There is now broad agreement that we need to adopt a more holistic approach to marine resource management at both the national and international levels. To accomplish this goal, the foundation of marine Ecosystem-based Management is now being developed and refined. Virtually all specifications of marine EBM share at least three common elements: (1) a commitment to establishing spatial management units based on ecological rather than political boundaries, (2) consideration of the relationships among ecosystem components, the physical environment, and human communities, and (3) the recognition that humans are an integral part of the ecosystem. We need to account for the important goods and services derived from marine ecosystems and the diverse and cumulative impacts of human activities in these systems (Figure 1) to forge a sustainable future.
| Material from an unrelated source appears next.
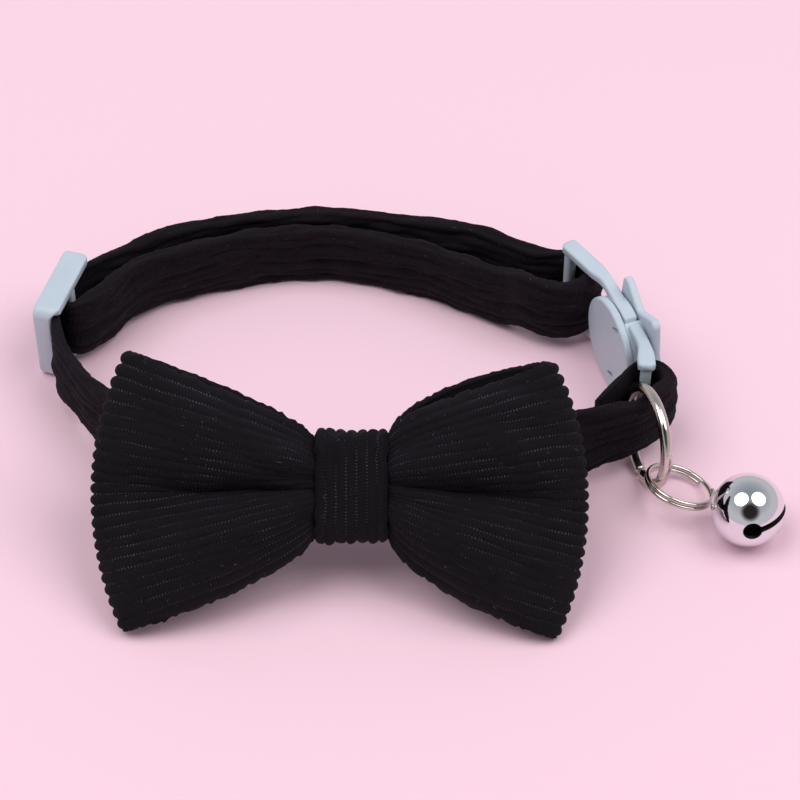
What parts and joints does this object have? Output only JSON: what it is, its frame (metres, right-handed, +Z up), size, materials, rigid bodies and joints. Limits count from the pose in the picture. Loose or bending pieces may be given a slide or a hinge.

The importance of implementing marine Ecosystem-based Management in the United States has recently been highlighted with the adoption of a new National Ocean Policy, established under presidential order on July 19, 2010. This policy identifies nine objectives, the first of which establishes Ecosystem-based Management (EBM) as its guiding principle. The second priority highlights the importance of Coastal and Marine Spatial Planning as a tool for EBM. It is clear that the impetus toward adopting the basic tenets of EBM is gaining momentum. We need to establish the scientific architecture in support of EBM in the region to meet these emerging challenges and opportunities. The objective of our Ecosystem Considerations website is to provide a broad overview of the ecology of the Northeast U.S. Continental Shelf to support this overarching need. This region as a whole is recognized as one of more than 60 Large Marine Ecosystems distributed throughout the world ocean.
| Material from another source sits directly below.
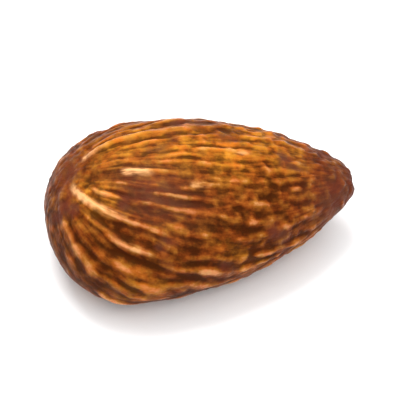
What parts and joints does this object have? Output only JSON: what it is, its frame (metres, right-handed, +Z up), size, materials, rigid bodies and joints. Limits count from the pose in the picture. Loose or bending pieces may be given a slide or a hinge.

This site comprises several inter-related components designed to address different issues and needs. We seek to provide basic information on fundamental ecological properties of the system to the broad spectrum of stakeholders who will be engaged in the discussion of policy alternatives to meet the needs for Ecosystem-Based Management in the region. We build on the longstanding commitment of the Northeast Fisheries Science Center to understand and monitor changes in ecosystem structure and function in this region with the objective of informing management decisions.